*What is being asked*:
What is needed is an exact copy of the lines from the line containing "buildBuckle();" to the line containing "depsgraph = bpy.context.evaluated_depsgraph_get()", both lines included, and nothing else.

*Supplied entries*:

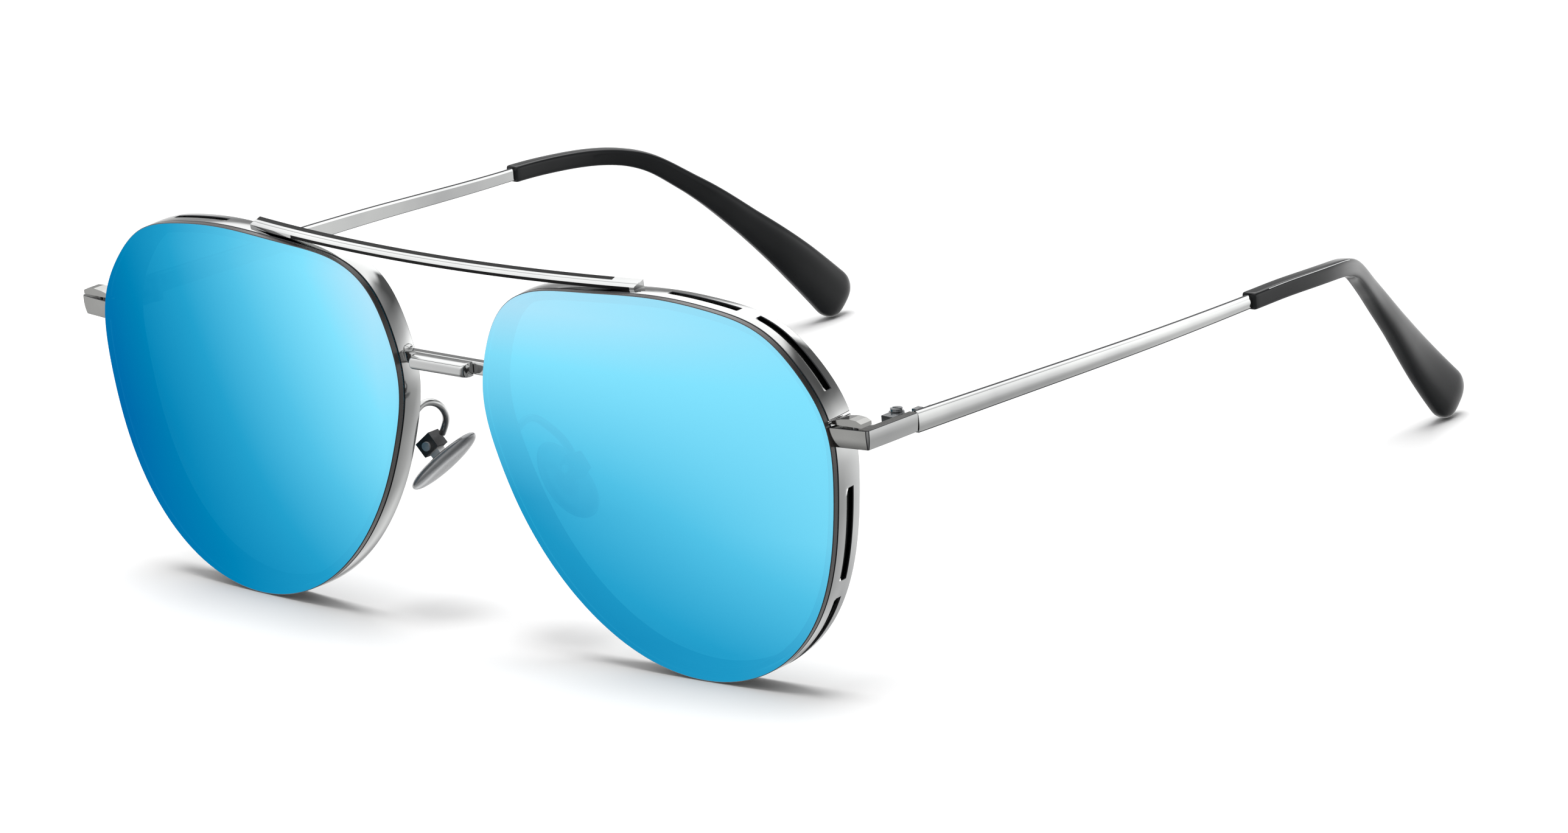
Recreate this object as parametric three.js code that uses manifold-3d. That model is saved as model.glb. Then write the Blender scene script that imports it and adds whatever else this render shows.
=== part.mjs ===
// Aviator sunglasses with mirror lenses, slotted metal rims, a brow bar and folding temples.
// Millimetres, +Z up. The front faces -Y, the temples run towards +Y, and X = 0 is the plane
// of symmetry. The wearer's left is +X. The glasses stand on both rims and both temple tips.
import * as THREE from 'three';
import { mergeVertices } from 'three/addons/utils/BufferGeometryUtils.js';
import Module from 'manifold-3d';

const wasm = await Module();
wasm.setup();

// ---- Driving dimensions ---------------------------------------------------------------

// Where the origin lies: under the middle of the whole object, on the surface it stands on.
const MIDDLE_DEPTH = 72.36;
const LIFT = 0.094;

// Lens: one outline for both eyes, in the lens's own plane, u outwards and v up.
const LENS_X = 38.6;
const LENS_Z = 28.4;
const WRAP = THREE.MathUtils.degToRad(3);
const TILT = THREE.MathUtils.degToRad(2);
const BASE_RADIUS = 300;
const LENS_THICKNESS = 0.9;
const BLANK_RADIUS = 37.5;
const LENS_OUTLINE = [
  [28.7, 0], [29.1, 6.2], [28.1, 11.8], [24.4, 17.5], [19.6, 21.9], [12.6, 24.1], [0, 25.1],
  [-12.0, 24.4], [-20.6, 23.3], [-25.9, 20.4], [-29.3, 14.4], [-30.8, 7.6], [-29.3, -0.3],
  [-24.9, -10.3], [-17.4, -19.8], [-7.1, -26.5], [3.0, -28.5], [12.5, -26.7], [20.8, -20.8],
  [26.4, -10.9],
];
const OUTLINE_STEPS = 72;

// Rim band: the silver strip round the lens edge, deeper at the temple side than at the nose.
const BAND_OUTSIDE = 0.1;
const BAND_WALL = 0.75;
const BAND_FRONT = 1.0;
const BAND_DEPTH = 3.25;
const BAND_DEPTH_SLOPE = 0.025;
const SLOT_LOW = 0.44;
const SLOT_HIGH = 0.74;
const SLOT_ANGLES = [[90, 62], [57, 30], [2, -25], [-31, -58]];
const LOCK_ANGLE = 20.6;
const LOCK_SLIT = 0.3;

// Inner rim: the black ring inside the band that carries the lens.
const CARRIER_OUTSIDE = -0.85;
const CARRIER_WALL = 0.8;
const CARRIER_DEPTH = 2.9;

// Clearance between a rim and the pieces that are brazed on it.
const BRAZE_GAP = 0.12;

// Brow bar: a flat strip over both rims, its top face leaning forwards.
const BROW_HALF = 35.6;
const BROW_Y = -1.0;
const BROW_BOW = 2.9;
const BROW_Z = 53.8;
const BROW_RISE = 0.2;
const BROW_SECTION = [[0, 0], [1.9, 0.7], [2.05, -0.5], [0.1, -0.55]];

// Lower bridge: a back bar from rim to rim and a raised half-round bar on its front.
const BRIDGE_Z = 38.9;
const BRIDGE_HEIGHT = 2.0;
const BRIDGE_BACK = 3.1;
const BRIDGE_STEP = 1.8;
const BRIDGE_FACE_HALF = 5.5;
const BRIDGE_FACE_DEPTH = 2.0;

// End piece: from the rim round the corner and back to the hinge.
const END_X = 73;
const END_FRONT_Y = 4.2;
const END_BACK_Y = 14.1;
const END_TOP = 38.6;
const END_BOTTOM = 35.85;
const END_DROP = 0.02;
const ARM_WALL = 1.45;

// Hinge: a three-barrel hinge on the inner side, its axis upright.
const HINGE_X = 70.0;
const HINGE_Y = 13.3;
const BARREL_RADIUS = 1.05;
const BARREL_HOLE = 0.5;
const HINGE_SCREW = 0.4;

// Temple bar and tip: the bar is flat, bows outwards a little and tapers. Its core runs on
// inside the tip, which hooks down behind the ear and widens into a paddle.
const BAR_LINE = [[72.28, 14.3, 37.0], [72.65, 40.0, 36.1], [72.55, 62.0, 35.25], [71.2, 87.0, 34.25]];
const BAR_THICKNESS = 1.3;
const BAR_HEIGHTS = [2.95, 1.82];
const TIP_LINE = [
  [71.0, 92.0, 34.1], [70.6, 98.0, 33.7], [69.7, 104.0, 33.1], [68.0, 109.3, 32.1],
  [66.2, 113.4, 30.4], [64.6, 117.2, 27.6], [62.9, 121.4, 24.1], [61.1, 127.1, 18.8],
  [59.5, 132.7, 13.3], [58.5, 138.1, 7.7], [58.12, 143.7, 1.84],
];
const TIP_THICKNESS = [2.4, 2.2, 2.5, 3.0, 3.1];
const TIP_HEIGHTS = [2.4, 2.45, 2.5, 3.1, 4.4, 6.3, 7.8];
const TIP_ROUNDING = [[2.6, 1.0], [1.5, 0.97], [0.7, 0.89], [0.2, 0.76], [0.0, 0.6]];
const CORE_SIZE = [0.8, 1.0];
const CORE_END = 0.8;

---

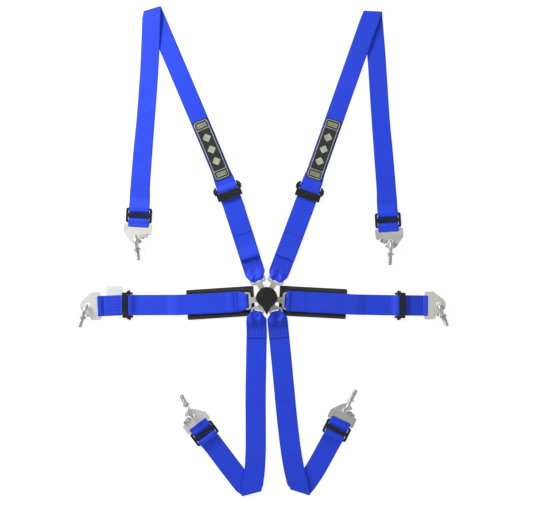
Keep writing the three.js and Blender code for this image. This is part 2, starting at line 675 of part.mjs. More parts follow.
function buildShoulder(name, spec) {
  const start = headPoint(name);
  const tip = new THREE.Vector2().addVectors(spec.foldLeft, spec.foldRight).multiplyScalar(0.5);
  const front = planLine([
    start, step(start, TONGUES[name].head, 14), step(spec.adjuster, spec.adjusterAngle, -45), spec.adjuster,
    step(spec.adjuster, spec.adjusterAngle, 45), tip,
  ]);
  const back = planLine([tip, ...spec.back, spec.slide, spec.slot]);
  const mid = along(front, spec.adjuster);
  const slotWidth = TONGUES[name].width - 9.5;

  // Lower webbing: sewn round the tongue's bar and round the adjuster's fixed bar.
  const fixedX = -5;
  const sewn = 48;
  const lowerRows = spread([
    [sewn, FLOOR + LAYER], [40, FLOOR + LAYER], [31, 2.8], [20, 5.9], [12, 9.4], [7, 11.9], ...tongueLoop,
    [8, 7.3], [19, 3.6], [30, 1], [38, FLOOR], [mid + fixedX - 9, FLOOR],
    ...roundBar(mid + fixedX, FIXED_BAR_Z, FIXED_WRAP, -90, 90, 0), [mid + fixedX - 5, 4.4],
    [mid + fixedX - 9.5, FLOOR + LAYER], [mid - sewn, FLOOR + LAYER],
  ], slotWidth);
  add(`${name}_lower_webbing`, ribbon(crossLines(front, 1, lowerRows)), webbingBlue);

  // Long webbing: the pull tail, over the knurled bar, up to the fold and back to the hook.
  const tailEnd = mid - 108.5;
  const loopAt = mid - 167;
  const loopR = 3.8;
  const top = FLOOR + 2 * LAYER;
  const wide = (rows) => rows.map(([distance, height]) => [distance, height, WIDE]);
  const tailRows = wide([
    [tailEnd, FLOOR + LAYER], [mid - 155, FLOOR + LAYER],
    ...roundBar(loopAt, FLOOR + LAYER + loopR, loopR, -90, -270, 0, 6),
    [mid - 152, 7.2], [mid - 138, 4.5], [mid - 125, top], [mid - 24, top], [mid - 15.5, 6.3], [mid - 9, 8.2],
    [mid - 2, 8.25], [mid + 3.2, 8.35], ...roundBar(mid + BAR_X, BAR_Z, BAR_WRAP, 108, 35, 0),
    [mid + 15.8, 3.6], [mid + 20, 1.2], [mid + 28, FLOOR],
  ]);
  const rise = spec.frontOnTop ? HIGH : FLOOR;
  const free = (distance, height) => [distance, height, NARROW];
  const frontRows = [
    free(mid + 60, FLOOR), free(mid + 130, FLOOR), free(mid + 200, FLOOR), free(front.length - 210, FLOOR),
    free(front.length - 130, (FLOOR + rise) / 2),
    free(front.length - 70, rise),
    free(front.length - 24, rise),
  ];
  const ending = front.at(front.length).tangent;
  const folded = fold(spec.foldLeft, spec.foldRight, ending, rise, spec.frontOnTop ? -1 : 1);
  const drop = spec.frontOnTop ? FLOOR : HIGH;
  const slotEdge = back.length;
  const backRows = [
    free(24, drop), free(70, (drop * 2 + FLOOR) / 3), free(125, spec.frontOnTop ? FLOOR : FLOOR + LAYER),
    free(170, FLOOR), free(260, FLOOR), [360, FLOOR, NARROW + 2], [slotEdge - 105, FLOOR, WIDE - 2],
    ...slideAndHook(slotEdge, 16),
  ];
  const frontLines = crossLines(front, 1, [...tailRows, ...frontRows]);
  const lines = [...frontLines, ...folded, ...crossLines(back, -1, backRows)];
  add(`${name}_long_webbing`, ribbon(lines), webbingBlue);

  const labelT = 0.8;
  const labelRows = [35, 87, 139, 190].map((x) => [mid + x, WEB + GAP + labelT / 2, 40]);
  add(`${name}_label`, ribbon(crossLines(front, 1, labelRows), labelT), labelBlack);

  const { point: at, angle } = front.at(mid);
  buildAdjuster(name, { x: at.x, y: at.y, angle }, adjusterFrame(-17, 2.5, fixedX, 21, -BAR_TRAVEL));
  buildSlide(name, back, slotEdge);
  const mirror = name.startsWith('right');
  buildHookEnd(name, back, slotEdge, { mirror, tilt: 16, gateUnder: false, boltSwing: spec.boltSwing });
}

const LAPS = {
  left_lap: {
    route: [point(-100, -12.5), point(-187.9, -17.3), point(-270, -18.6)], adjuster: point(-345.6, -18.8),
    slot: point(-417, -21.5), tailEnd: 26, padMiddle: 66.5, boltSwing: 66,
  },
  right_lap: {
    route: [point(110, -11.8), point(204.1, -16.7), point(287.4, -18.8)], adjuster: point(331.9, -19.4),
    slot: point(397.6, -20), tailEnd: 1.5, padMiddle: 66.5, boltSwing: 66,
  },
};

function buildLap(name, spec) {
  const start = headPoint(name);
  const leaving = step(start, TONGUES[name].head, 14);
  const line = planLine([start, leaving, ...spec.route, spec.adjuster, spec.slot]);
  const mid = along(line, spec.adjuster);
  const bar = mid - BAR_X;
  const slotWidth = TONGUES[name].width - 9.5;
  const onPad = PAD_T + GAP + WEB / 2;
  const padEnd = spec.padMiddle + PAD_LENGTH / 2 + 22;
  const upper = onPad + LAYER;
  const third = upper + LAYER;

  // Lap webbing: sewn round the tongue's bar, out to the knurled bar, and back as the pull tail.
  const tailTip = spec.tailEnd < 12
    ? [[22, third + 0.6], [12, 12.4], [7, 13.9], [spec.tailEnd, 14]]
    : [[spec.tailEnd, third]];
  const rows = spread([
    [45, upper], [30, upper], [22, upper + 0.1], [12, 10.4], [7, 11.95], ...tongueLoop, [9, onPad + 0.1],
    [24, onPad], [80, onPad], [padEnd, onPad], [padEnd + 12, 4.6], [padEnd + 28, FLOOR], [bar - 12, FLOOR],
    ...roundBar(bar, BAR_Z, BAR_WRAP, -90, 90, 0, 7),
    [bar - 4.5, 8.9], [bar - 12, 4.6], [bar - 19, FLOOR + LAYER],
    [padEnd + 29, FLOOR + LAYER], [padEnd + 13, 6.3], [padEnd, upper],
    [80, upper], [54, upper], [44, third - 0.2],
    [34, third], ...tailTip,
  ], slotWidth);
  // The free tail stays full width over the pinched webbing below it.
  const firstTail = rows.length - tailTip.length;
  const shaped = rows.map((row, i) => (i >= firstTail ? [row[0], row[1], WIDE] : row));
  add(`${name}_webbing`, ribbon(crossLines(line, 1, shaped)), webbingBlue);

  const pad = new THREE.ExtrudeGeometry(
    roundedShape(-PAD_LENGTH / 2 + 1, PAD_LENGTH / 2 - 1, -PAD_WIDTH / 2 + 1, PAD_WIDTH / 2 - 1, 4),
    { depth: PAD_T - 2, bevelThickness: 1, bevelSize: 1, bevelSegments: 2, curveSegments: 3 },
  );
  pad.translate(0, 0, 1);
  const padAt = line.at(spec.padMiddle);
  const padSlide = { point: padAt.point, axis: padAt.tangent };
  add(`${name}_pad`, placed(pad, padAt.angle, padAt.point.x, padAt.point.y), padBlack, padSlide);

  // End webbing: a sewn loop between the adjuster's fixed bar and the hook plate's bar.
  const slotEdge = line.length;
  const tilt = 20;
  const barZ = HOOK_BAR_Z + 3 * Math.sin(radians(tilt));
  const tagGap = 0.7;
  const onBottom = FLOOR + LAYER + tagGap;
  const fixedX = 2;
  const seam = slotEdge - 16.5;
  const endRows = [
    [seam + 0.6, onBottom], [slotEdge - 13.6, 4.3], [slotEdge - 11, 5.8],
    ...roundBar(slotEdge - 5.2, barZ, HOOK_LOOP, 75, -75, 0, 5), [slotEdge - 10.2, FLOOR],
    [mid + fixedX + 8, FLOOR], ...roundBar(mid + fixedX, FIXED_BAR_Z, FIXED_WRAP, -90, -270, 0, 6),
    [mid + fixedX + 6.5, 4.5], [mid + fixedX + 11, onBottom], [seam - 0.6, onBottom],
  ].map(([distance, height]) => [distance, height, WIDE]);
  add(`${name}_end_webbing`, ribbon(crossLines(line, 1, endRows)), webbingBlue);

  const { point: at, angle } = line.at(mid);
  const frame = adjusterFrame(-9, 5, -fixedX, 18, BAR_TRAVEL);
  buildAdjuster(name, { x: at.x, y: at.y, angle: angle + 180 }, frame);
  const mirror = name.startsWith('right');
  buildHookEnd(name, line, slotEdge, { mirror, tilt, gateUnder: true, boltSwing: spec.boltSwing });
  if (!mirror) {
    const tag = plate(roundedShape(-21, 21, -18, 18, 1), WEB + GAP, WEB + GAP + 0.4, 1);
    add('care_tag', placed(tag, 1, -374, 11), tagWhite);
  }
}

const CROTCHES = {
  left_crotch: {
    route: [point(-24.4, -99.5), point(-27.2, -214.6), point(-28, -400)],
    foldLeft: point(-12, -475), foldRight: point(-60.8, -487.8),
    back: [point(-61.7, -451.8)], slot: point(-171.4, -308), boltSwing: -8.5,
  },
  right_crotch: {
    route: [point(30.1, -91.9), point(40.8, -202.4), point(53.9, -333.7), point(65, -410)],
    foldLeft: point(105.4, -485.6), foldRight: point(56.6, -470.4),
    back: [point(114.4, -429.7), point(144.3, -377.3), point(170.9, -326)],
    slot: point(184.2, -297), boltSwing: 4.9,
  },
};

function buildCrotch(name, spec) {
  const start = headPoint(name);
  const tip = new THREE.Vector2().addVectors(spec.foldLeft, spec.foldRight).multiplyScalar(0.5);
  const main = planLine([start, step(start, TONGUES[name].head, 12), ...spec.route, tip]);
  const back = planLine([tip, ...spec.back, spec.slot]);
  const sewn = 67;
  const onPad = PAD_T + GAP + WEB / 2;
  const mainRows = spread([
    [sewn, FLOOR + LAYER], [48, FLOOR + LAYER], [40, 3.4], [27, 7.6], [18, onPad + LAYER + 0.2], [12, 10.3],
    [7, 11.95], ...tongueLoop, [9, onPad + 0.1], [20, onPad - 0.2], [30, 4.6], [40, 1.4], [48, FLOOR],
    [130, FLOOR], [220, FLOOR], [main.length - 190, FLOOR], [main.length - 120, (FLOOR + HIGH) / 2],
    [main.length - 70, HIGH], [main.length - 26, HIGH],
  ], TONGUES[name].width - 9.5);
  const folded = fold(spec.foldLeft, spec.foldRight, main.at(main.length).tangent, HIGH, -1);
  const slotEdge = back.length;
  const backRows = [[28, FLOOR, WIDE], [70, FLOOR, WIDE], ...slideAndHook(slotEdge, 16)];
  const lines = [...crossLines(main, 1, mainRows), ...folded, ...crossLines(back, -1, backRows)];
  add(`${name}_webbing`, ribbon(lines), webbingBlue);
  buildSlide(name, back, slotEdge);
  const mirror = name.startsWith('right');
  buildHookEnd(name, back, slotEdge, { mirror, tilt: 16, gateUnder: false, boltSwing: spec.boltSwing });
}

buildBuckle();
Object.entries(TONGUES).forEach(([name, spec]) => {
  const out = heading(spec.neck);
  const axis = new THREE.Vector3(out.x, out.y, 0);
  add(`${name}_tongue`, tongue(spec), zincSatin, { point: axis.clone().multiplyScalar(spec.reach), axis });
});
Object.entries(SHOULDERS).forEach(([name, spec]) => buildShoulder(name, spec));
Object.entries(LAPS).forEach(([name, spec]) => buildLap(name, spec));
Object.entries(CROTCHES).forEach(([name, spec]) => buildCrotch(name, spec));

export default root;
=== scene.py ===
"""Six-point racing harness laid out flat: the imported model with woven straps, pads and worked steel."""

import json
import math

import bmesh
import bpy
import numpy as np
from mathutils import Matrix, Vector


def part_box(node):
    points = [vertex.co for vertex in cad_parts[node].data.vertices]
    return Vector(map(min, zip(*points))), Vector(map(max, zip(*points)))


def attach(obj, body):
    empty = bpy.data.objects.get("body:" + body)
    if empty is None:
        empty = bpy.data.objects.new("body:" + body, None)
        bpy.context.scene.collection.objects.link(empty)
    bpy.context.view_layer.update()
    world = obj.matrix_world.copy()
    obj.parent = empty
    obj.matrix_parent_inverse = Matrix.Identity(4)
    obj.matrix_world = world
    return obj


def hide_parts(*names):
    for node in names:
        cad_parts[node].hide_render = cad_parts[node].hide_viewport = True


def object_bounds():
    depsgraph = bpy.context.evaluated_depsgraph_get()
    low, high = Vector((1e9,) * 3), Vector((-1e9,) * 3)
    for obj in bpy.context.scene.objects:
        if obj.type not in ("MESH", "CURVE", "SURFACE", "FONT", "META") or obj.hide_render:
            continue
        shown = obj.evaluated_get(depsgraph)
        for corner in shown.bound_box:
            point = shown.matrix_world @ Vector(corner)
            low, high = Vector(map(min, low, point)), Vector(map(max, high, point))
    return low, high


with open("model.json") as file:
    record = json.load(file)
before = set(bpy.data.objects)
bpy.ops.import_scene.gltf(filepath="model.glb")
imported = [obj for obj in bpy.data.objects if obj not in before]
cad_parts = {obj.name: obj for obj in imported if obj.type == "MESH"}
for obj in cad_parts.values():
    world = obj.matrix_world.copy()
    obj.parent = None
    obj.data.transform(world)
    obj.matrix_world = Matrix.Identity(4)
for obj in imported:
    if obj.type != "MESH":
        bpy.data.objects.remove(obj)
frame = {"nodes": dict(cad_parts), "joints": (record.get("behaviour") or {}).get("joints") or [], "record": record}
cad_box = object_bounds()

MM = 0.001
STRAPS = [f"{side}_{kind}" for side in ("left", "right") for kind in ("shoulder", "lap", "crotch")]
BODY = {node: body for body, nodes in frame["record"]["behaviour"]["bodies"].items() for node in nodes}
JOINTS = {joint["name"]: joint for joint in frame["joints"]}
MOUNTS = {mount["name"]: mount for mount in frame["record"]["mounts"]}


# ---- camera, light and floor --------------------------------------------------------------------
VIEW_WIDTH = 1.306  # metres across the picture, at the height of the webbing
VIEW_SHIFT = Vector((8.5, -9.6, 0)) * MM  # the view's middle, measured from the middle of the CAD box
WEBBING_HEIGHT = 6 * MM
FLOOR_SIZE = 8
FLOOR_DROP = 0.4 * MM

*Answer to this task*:
buildBuckle();
Object.entries(TONGUES).forEach(([name, spec]) => {
  const out = heading(spec.neck);
  const axis = new THREE.Vector3(out.x, out.y, 0);
  add(`${name}_tongue`, tongue(spec), zincSatin, { point: axis.clone().multiplyScalar(spec.reach), axis });
});
Object.entries(SHOULDERS).forEach(([name, spec]) => buildShoulder(name, spec));
Object.entries(LAPS).forEach(([name, spec]) => buildLap(name, spec));
Object.entries(CROTCHES).forEach(([name, spec]) => buildCrotch(name, spec));

export default root;
=== scene.py ===
"""Six-point racing harness laid out flat: the imported model with woven straps, pads and worked steel."""

import json
import math

import bmesh
import bpy
import numpy as np
from mathutils import Matrix, Vector


def part_box(node):
    points = [vertex.co for vertex in cad_parts[node].data.vertices]
    return Vector(map(min, zip(*points))), Vector(map(max, zip(*points)))


def attach(obj, body):
    empty = bpy.data.objects.get("body:" + body)
    if empty is None:
        empty = bpy.data.objects.new("body:" + body, None)
        bpy.context.scene.collection.objects.link(empty)
    bpy.context.view_layer.update()
    world = obj.matrix_world.copy()
    obj.parent = empty
    obj.matrix_parent_inverse = Matrix.Identity(4)
    obj.matrix_world = world
    return obj


def hide_parts(*names):
    for node in names:
        cad_parts[node].hide_render = cad_parts[node].hide_viewport = True


def object_bounds():
    depsgraph = bpy.context.evaluated_depsgraph_get()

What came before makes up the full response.